S’unir face au changement climatique, ou « nous sommes perdus » (Guterres)
AFP – Les Etats doivent s’associer pour lutter contre le réchauffement climatique ou notre monde sera « perdu », avertit le patron de l’ONU Antonio Guterres, pour qui la pandémie de coronavirus illustre les méfaits de la désunion.
« Je crois que l’échec à contenir la propagation du virus, parce qu’il n’y a pas eu suffisamment de coordination internationale (…) doit faire comprendre aux pays qu’ils doivent changer de voie », a-t-il déclaré à l’AFP avant l’ouverture de l’Assemblée générale des Nations Unies le 21 septembre.
« Ils (les Etats) doivent agir ensemble face à la menace climatique, bien plus grave que la pandémie en soi – c’est une menace existentielle pour la planète et nos vies mêmes », a-t-il insisté dans des entretiens accordés à plusieurs membres de l’alliance de médias Covering climate now, dont l’objectif est de renforcer la couverture des questions liées au climat.
« Soit nous sommes unis, soit nous sommes perdus, » a-t-il lancé, appelant notamment à adopter « de vraies mesures de transformation dans les domaines de l’énergie, des transports, de l’agriculture, de l’industrie, dans notre mode de vie, sans lesquels nous sommes perdus. »

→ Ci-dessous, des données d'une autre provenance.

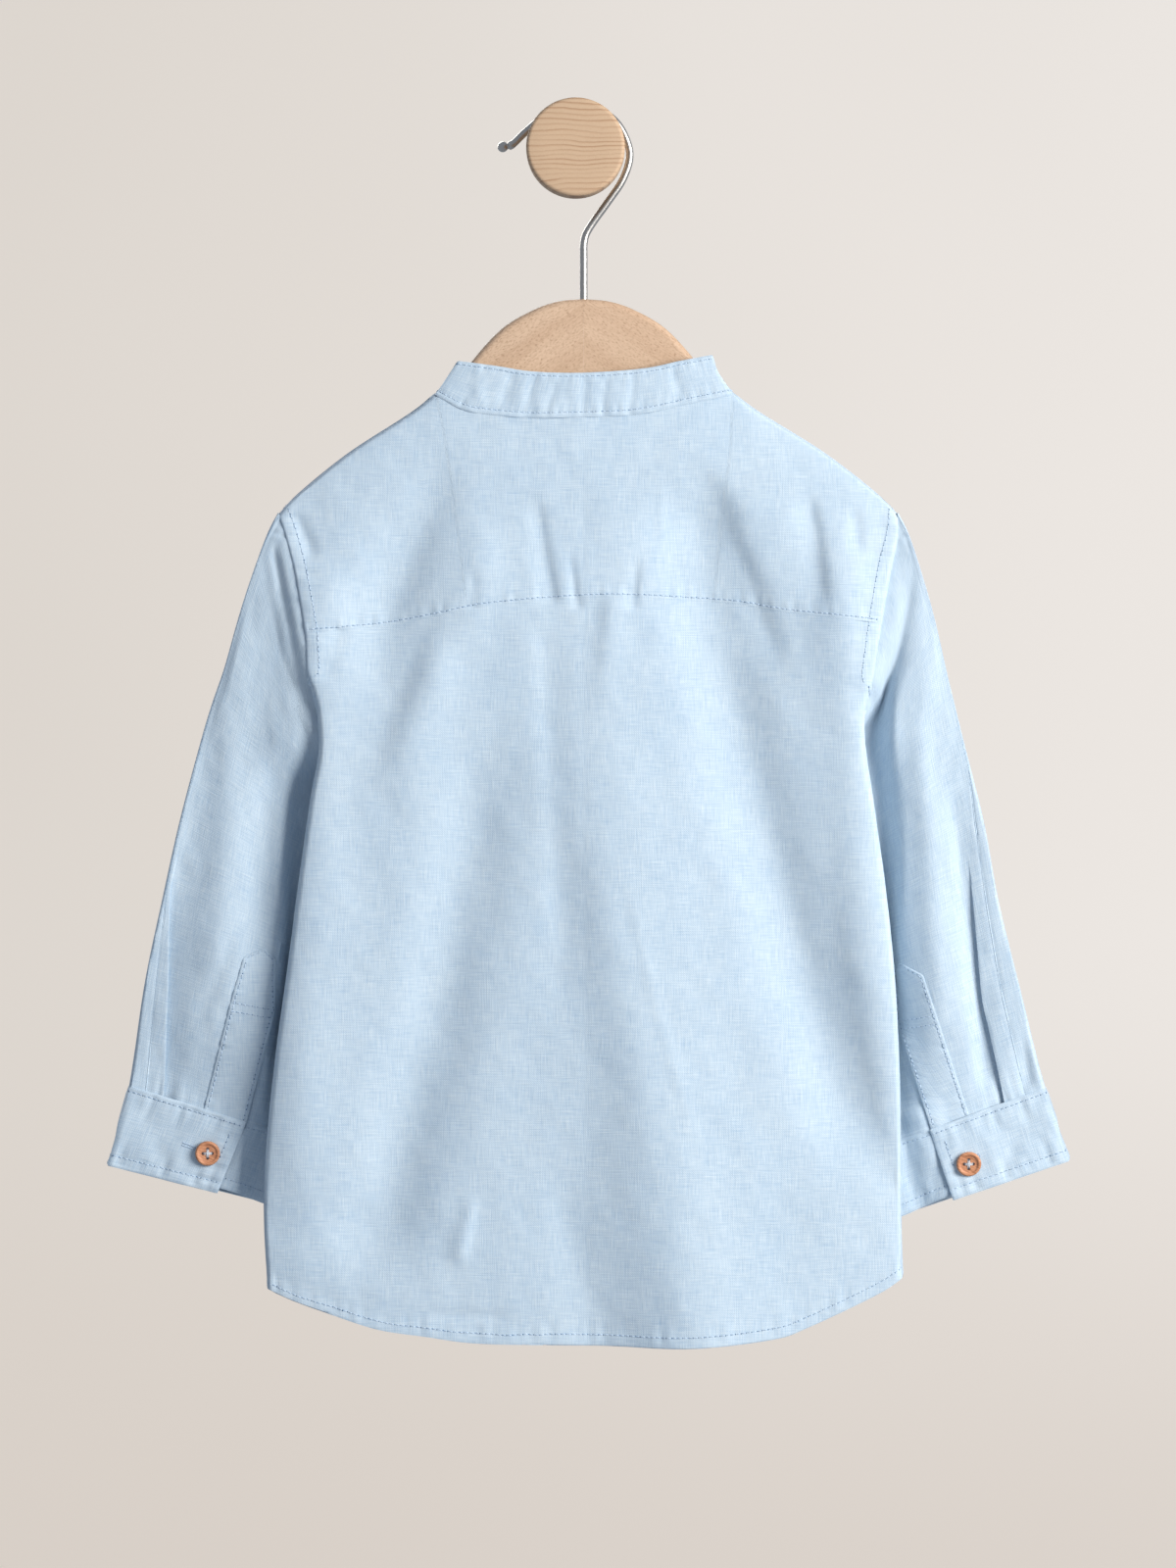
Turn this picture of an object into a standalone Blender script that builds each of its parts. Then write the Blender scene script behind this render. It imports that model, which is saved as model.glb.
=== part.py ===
"""A toddler's mandarin collar shirt, hung flat on a child's hanger and a wall peg.

The shirt's back faces -Y. The wall is the plane Y = 0, and the origin is the
centre of the peg's back face on that wall. All sizes below are millimetres.
A place on the garment is given by x, to the right, and down, the distance
below the peg's centre, so Z is minus down. Its Y comes from a height function.
"""

import math
from collections import namedtuple

import bmesh
import bpy
import numpy as np

MM = 0.001
COLLECTION = "mandarin_collar_shirt"
CUTTERS = "cutters"

# Finishes: colour, roughness and, for a metal, how metallic it is.
CHAMBRAY = ((0.53, 0.67, 0.83), 0.85)
BEECH = ((0.72, 0.50, 0.32), 0.5)
TAN = ((0.56, 0.26, 0.13), 0.45)
STEEL = ((0.62, 0.60, 0.57), 0.35, 1.0)

# Cloth walls, and the gaps at seams and under pieces laid on others.
CLOTH = 1.2
BAND_CLOTH = 1.6
WELD = 0.02
SEAM_GAP = 0.4
LAY_GAP = 0.4
SLEEVE_LAY_GAP = 0.85
EDGE_SLACK = 0.5
FOLD_GAP = 0.4
ARM_GAP = 1.3
UNDERARM_GAP = 1.8
UNDERARM_CLEAR = 8.0
NECK_GAP = 1.4
NECK_CORNER_GAP = 1.4
CENTRE = 4.0

# Depth of the hanging torso: its middle plane, and how far its two sides stand off.
MIDDLE_Y = -22.0
FOLD_RADIUS = 9.0
BACK_FOLD_DEPTH = 9.0
BACK_SWELL = 4.0
BACK_SWELL_REACH = 60.0
FRONT_FOLD_RADIUS = 8.0
FRONT_SHOULDER_DEPTH = 9.5
FRONT_SIDE_DEPTH = 7.0
FRONT_DEPTH = 13.0
FRONT_SWELL_START = 38.0
FRONT_SWELL_REACH = 35.0
FRONT_SETTLE_START = 190.0
FRONT_SETTLE_REACH = 60.0
FOLD_FADE = 0.25

# About how long each torso piece runs, to turn its seam gaps into fractions.
BACK_WIDTH = 280.0
BACK_DROP = 340.0
FRONT_WIDTH = 130.0
FRONT_DROP = 350.0
YOKE_DROP = 70.0
STRAP_RUN = 80.0
YOKE_ROWS = (0.0, 0.2, 0.4, 0.58, 0.74, 0.86, 0.94, 0.985, 1.0)

# Placket, front and yoke.
PLACKET_WIDTH = 24.0
FRONT_BUTTONS = 6
FIRST_FRONT_BUTTON = 196.0
FRONT_BUTTON_PITCH = 58.0

# Collar band: how far its lap runs past the centre, and the depth between the lapped ends.
COLLAR_LAP = 10.0
LAP_STEP = 1.1
COLLAR_LEAN = 0.98
COLLAR_ROWS = (0.0, 0.5, 1.0)
LAP_START = 0.04
LAP_EASE = 0.06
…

En raison de la pandémie de Covid-19, d’importantes réunions internationales sur le climat prévues en 2020 ont dû être reportées, faisant craindre de nouveaux retards dans la lutte contre le changement climatique.
La Cop26, destinée à relancer l’application de l’accord de Paris, mis à mal par le retrait des Etats Unis annoncé en 2017 par Donald Trump, a ainsi été reportée à novembre 2021.
Or les évolutions d’émissions de gaz à effet de serre mondiales ne permettent déjà pas d’envisager de tenir l’objectif de maintenir le réchauffement « nettement sous » 2°C depuis le début de l’ère industrielle, encore moins celui plus ambitieux de 1,5°C.
Confinements massifs
Et si les confinements massifs de populations imposés à travers le monde face au Covid ont conjoncturellement fait baisser les émissions – jusqu’à 8% mondialement sur l’année selon certaines estimations – les scientifiques soulignent que l’évolution globale ne va pas ralentir sans changements systémiques, notamment en matière d’énergie et d’alimentation.
Or, pour atteindre 1,5°C, les émissions de gaz à effet de serre devraient baisser de 7,6% par an sur la prochaine décennie, selon les experts climatiques de l’ONU.
En attendant, les effets du changement climatique se font déjà sentir, comme la multiplication de phénomènes météo extrêmes ou la fonte des glaces, avec pour conséquences une hausse potentiellement dévastatrice du niveau des océans.
Côté réchauffement, 2019 a été la deuxième année la plus chaude dans le monde, après 2016, et les experts s’attendent à ce que la température moyenne mondiale batte un nouveau record au cours de la prochaine période quinquennale (2020–2024).
Et le secrétaire général de l’ONU de mettre en garde : « Pour les cinq prochaines années, nous nous attendons à des choses absolument terribles en matière de tempêtes, de sécheresses et autres impacts dramatiques sur les conditions de vie de nombreuses personnes dans le monde ».
« C’est le moment de se réveiller », a-t-il lancé, en soulignant que beaucoup repose sur les actions qu’entreprendront – ou pas – les principaux émetteurs : Chine, Etats-Unis, Union européenne, Russie, Inde et Japon.
« La pollution et non la population »
« Nous n’avons jamais été aussi fragiles, nous n’avons jamais autant eu besoin d’humilité, d’unité et de solidarité », a-t-il encore insisté, dénonçant « les démonstrations irrationnelles de xénophobie » ou la montée des nationalismes.
Alors que de nombreux pays lancent des plans de relance massifs pour tenter de sortir de la récession causée par l’arrêt brutal de l’économie dû à la pandémie, M. Guterres a enjoint les Etats à ne pas favoriser les investissements dans les énergies fossiles et s’engager au contraire vers la « neutralité carbone » à l’horizon 2050.
« La pollution et non la population » doit autant que possible payer les taxes pour financer cette transition, a-t-il insisté.
« Je ne veux pas revenir à un monde où la biodiversité est remise en cause, où les énergies fossiles ont plus de subventions que les renouvelables, un monde où les inégalités aboutissent à des sociétés avec de moins en moins de cohésion et créent de l’instabilité, de la colère, de la frustration ».
« Je crois qu’il nous fait un monde différent, une normalité différente, et je crois que nous avons une opportunité d’y arriver », a-t-il conclu.